One common thing with all the 12 cases and discussed during the panel discussion was the problems an innovator faces when trying to make a global health system of any kind. The service design is very important and is vital! Every country has its own rules and laws regarding how to treat information, what policies it has and also its infrastructure. Taking only that into account it’s hard for any small (and often also large) company to create a global solution. Of course, if it’s an app/system for weight control or an app to make you go to the gym more often or record you latest running session it’s not that hard from a security point of view. But now I mean health issues/problems that are more “serious”, a matter of life and death.
Innovations, personal experience and secure information
One innovation challenge in this area is to make sure that the users to the mobile system has access to the tools that the situation requires. I can think of many situations where I would have benefited from this. Sometimes its very easy, like when I broke my foot and went to the hospital. I got my x-rays, a par of crutches, some bandage and a “good luck” from the doctor. I was not very happy with that, so after a week or two when it didn’t get that much better, I went to get a second opinion. The next doctor wanted to see the x-rays and since I had taken a picture of the x-rays with my mobile he could see it without the need to repeat taking new x-rays. In an ideal world he would have them on his computer, but since this was a private clinic and the hospital a public own facility he could not access it very easily. He said he need to to do an additional MRI to get a better view of the complete injury, but the fact I had the x-rays with me helped him a lot and I got quicker help. The same goes for a friend who has cancer, but it’s much more complex. The best way for my friend to make sure that each doctor gets the right information is to carry a copy of each journal or at the very least the important ones. In 2013?!? There should be standards for that (and yes some exists) but standards are hard to decide upon, it takes time and a lot of effort to implement. Security can also be hard, but what is the purpose for the security? Is the purpose of the security the patient safety or the hospital regulations? It’s a huge difference between patient security and patient safety. Mobile systems can change this around, make it much more natural for everyone to demand access and the right information to the right person at the right time.

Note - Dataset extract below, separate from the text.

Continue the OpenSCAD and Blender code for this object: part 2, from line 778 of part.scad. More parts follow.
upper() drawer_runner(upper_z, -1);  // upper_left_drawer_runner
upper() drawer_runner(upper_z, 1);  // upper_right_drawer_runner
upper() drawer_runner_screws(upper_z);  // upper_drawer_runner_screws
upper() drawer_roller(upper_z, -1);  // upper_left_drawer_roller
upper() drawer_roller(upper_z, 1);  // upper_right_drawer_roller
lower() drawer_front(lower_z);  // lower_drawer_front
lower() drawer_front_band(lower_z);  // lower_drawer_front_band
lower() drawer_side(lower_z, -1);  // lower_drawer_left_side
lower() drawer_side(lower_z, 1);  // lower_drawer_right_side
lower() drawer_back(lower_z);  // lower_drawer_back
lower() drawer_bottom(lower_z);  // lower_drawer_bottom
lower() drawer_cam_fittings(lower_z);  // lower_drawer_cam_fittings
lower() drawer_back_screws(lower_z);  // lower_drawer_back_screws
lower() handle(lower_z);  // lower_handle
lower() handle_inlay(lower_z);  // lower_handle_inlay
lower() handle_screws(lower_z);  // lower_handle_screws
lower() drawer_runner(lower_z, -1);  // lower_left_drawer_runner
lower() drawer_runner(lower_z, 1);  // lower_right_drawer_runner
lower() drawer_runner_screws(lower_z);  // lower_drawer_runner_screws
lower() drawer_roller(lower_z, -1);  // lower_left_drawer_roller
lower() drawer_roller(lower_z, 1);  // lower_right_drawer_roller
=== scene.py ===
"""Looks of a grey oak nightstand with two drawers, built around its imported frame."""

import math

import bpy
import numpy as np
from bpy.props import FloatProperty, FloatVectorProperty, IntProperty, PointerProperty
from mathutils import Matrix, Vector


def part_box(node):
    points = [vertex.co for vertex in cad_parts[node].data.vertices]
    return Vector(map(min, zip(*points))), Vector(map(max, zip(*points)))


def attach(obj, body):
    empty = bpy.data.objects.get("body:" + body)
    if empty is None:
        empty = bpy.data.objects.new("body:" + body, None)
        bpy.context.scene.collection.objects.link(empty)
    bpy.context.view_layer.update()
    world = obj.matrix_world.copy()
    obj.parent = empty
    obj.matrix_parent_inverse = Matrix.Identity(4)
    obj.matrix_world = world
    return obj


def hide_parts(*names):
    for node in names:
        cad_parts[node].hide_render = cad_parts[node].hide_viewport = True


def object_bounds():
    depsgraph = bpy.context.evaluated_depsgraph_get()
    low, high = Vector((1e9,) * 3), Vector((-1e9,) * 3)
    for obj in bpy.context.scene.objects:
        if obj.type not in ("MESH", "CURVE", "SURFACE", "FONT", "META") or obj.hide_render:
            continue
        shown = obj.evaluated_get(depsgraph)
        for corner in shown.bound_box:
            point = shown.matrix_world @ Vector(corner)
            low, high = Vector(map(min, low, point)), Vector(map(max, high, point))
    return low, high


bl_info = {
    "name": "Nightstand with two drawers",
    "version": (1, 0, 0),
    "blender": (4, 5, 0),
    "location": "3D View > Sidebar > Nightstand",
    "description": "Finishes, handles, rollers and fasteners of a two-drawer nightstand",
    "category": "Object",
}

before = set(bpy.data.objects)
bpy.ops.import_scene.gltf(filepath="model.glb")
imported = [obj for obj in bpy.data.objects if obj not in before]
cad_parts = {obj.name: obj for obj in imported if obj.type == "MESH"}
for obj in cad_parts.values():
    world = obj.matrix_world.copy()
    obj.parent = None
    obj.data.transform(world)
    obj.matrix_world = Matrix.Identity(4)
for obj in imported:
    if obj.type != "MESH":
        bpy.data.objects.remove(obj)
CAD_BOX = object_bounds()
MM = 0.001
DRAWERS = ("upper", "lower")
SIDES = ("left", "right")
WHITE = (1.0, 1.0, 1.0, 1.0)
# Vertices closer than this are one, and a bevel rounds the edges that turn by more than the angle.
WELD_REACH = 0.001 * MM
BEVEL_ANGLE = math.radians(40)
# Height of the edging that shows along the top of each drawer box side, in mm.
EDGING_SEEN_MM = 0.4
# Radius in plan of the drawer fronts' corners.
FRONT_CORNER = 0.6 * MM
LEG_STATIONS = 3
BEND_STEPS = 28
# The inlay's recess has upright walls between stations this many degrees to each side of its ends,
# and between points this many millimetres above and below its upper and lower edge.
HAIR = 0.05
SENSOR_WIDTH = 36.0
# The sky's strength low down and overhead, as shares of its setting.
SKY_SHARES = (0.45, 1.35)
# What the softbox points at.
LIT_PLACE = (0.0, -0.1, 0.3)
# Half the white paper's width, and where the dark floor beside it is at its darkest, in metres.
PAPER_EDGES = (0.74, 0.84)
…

What can we expect forward?
Mobile health is very important and very very interesting from an innovation perspective. Mobile health is truly about how to reach the right information at the right time making the right decision for a patient or community or for YOU. It’s mobility has nothing (or very little) to do with whether or not a mobile phone or app is involved. Mobile systems have already saved lives and given a higher quality of life for some. In 2013 we demand that we have the right information at the right time. Most of us are mobile, we live an active life. I’m sure that mobile health systems have a great future, it’s will become commodity eventually. We just need to agree what is important, share that vital and secured information and – for the sake of our kids and their kids – the right standards so that we can share it with everybody that needs (and I mean really needs) that information. The expression “Mobile First” is something I very much agree and I’m sure you do too. I wish we can make our lives better, healthier and more mobile in all aspects.
Bill Gates vision “Information at your fingertips” from 1995 has never been more real than today, but I’m sure its more mobile than he thought at the time.
Do you agree to my thoughts? What is your opinion? Please tell me and let’s discuss how we can create more systems and solutions that benefits global health.